In another thread, I asked if anyone had successfully used the Alert() method, which is an option when using beanshell expressions. Someone said some module had, but I don’t remember which one and where, so I decided to post this because I can’t figure out how to get it to work.
I have a game where each player has money (credits), which they are constantly spending and earning. The cardboard version has a lot of cardboard credit tokens to handle this, but I found It to be a PITA to manage credits in the electronic version. So instead each player has a global property in their own map window that is the total credits they currently have (“credits”). They also have a bunch of buttons (a keypad) they can push to add or subtract amounts to their credits. For example, to spend 70 credits, they might press the “=50” and “-20” buttons. I show the credits in a static piece that has a text trait for “credits.”

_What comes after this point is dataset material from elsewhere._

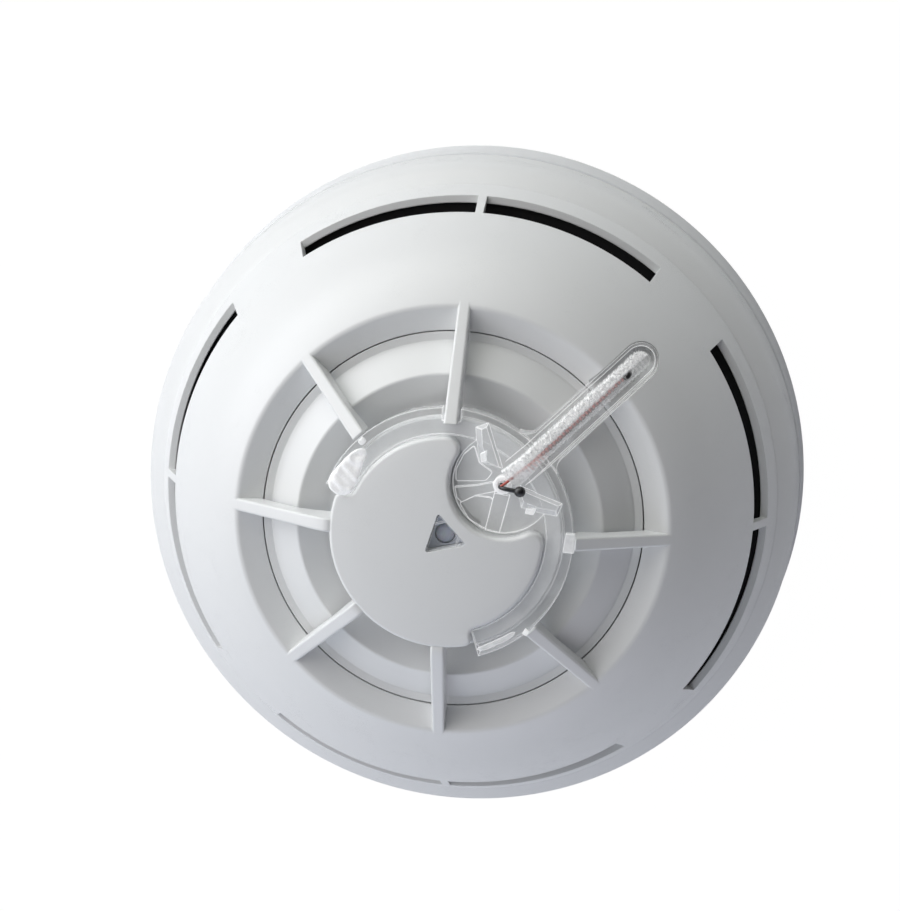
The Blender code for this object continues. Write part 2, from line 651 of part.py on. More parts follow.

Sometimes though I find a player may accidentally spend more credits than they have, and I thought, gee, wouldn’t it be nice if I popped up an alert window saying “Stop! You don’t have enough credits for that!” Note that the global property is numeric, and its minimum value is negative (e.g. -1000).
So in a keyboard button (for example, the “-10” button, but I would have to do something similar for all negative buttons), I would set a global property trait where I incremented/decremented that player’s credits (hopefully) like this:
Credits = { if (credits < 10, alert(“Not enough money”), -10}
This would work, or could work or might work, if alert() returned a 0 or any numeric value, but it doesn’t, and I don’t know what it returns. Actually, when I tested this, I found no matter what credits was, I got the same, single result: credits got decremented by 10 AND the alert popped up. Yes, both true and false results. Also an error message showed up in the chat window.
I then tried fooling it by assuming alert() might return the “” string or null, so I replaced alert() with 0+alert() and “0”+alert(), but vassal would have none of it. So since most/all places I would use alert() require expressions, particularly numeric expressions, I can’t figure out a way to make it work. If it truly is not possible, I’d request a vassal enhancement to have alert() return something useable—zero, for example.
I am at wit’s end here. A virtual lollipop to anyone who can get alert to work in this scenario.